■ CHALLENGE
Output, word for word, every line from the start of the listing down to and including the line that contains "of the face"; include nothing else.

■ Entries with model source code
━━━━━━━━━━━━━━━━━━━━━━━━━━━━━━

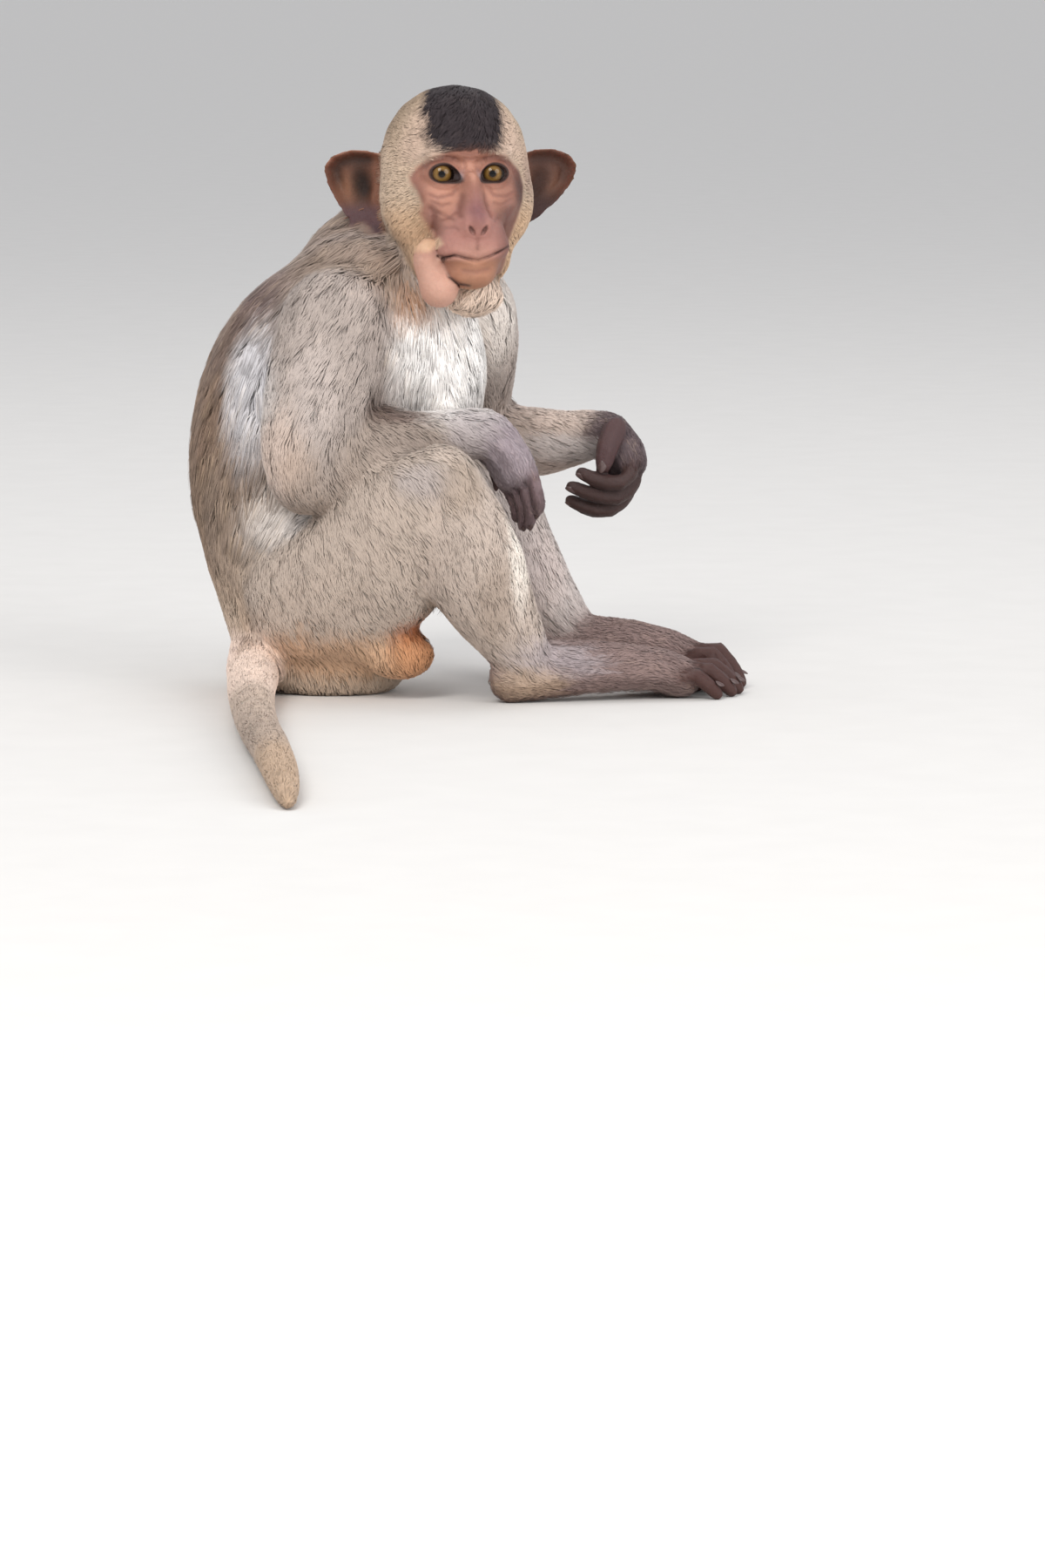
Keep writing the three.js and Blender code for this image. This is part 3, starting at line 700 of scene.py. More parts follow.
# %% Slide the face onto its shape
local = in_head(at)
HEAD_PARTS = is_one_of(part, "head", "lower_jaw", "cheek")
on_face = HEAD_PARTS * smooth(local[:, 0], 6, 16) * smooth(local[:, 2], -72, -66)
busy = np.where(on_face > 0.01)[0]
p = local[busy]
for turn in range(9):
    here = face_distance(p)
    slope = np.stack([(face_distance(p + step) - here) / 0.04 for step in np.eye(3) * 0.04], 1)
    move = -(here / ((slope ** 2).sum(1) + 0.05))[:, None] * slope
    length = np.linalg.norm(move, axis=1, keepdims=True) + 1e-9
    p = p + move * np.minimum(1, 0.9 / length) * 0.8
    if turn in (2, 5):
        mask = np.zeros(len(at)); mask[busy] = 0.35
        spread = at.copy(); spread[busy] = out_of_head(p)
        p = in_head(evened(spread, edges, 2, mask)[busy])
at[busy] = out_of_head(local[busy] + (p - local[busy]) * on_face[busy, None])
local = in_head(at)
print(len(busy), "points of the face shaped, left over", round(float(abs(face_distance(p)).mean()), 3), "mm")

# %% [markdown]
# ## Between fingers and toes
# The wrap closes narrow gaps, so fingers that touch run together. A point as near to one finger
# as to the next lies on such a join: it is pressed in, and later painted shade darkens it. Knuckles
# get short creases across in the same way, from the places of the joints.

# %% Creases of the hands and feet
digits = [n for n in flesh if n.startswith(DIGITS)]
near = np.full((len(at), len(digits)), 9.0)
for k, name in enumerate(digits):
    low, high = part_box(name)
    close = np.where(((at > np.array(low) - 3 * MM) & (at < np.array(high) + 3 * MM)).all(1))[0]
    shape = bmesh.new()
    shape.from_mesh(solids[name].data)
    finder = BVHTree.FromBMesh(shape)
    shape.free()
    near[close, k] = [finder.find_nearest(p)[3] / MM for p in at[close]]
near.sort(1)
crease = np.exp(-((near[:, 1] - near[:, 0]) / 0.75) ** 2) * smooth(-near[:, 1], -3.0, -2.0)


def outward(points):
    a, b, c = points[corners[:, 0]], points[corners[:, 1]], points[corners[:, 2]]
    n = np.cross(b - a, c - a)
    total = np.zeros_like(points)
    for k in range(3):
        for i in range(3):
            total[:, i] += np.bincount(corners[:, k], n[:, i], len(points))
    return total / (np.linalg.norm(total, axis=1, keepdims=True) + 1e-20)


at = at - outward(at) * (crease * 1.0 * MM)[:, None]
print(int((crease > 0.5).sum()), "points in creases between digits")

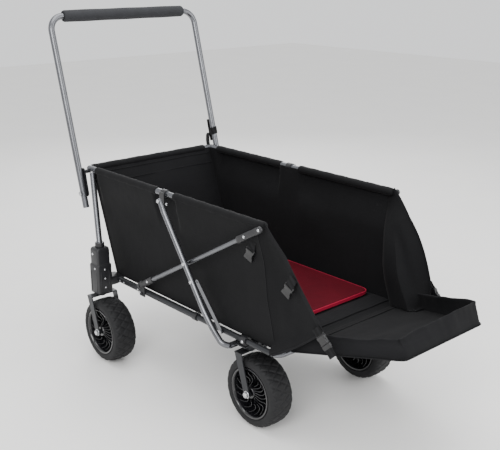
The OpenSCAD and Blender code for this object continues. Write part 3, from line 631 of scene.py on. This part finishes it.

━━━━━━━━━━━━━━━━━━━━━━━━━━━━━━

■ FINAL ANSWER
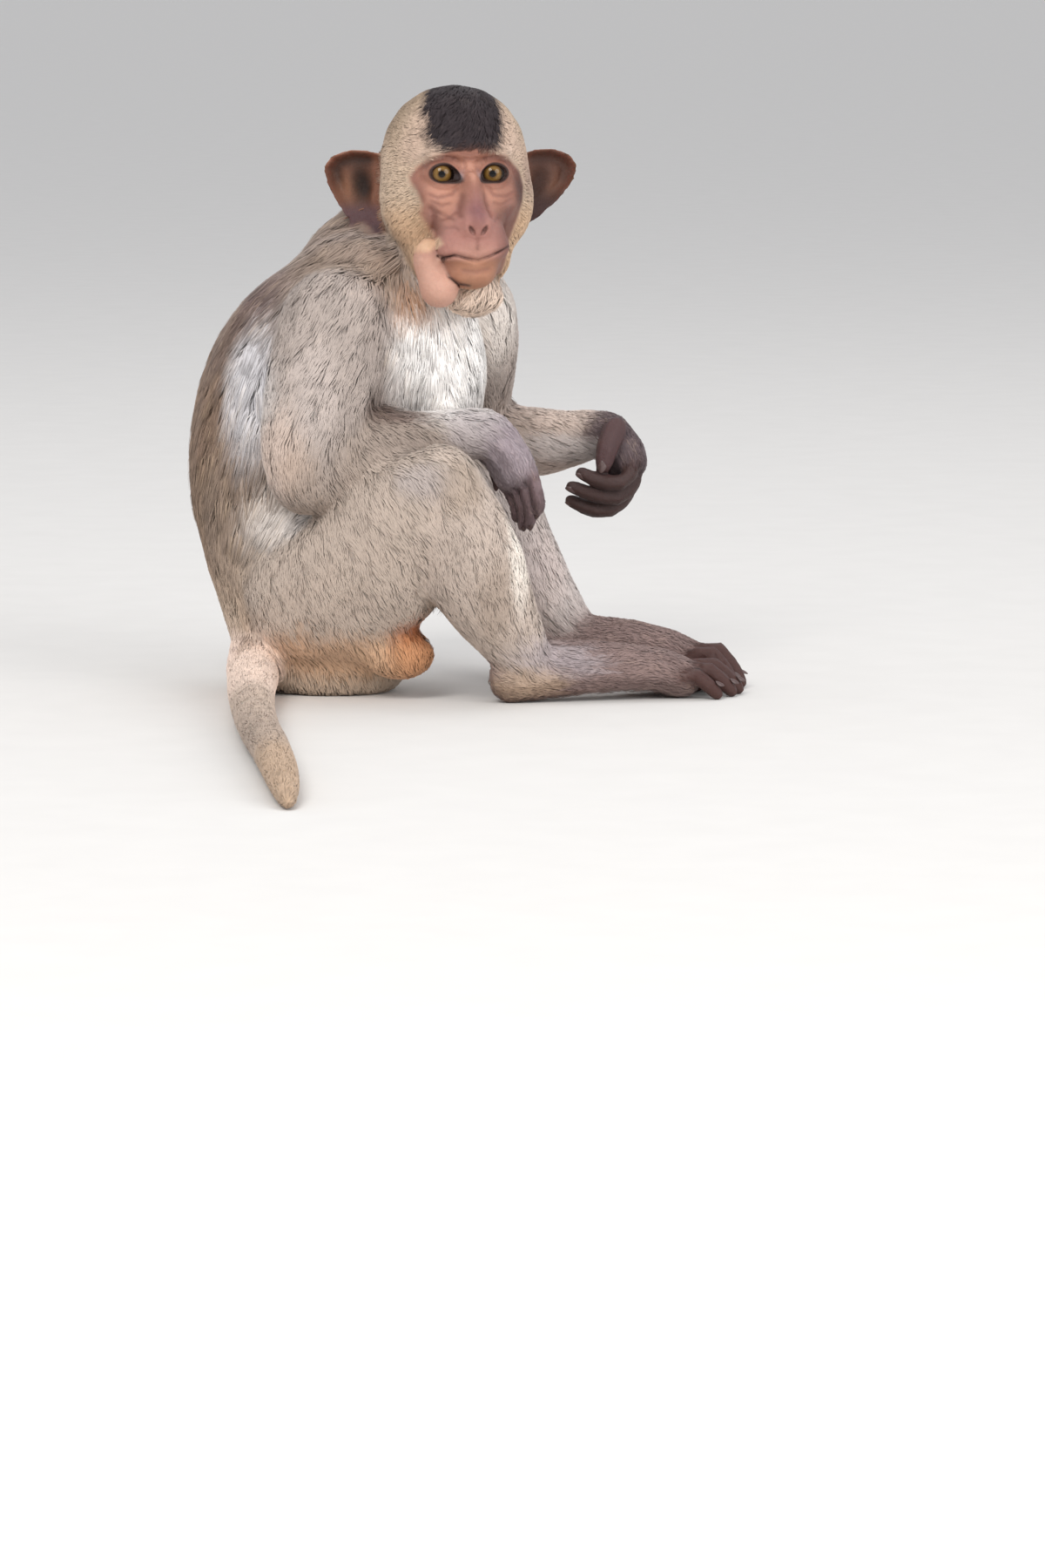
Keep writing the three.js and Blender code for this image. This is part 3, starting at line 700 of scene.py. More parts follow.
# %% Slide the face onto its shape
local = in_head(at)
HEAD_PARTS = is_one_of(part, "head", "lower_jaw", "cheek")
on_face = HEAD_PARTS * smooth(local[:, 0], 6, 16) * smooth(local[:, 2], -72, -66)
busy = np.where(on_face > 0.01)[0]
p = local[busy]
for turn in range(9):
    here = face_distance(p)
    slope = np.stack([(face_distance(p + step) - here) / 0.04 for step in np.eye(3) * 0.04], 1)
    move = -(here / ((slope ** 2).sum(1) + 0.05))[:, None] * slope
    length = np.linalg.norm(move, axis=1, keepdims=True) + 1e-9
    p = p + move * np.minimum(1, 0.9 / length) * 0.8
    if turn in (2, 5):
        mask = np.zeros(len(at)); mask[busy] = 0.35
        spread = at.copy(); spread[busy] = out_of_head(p)
        p = in_head(evened(spread, edges, 2, mask)[busy])
at[busy] = out_of_head(local[busy] + (p - local[busy]) * on_face[busy, None])
local = in_head(at)
print(len(busy), "points of the face shaped, left over", round(float(abs(face_distance(p)).mean()), 3), "mm")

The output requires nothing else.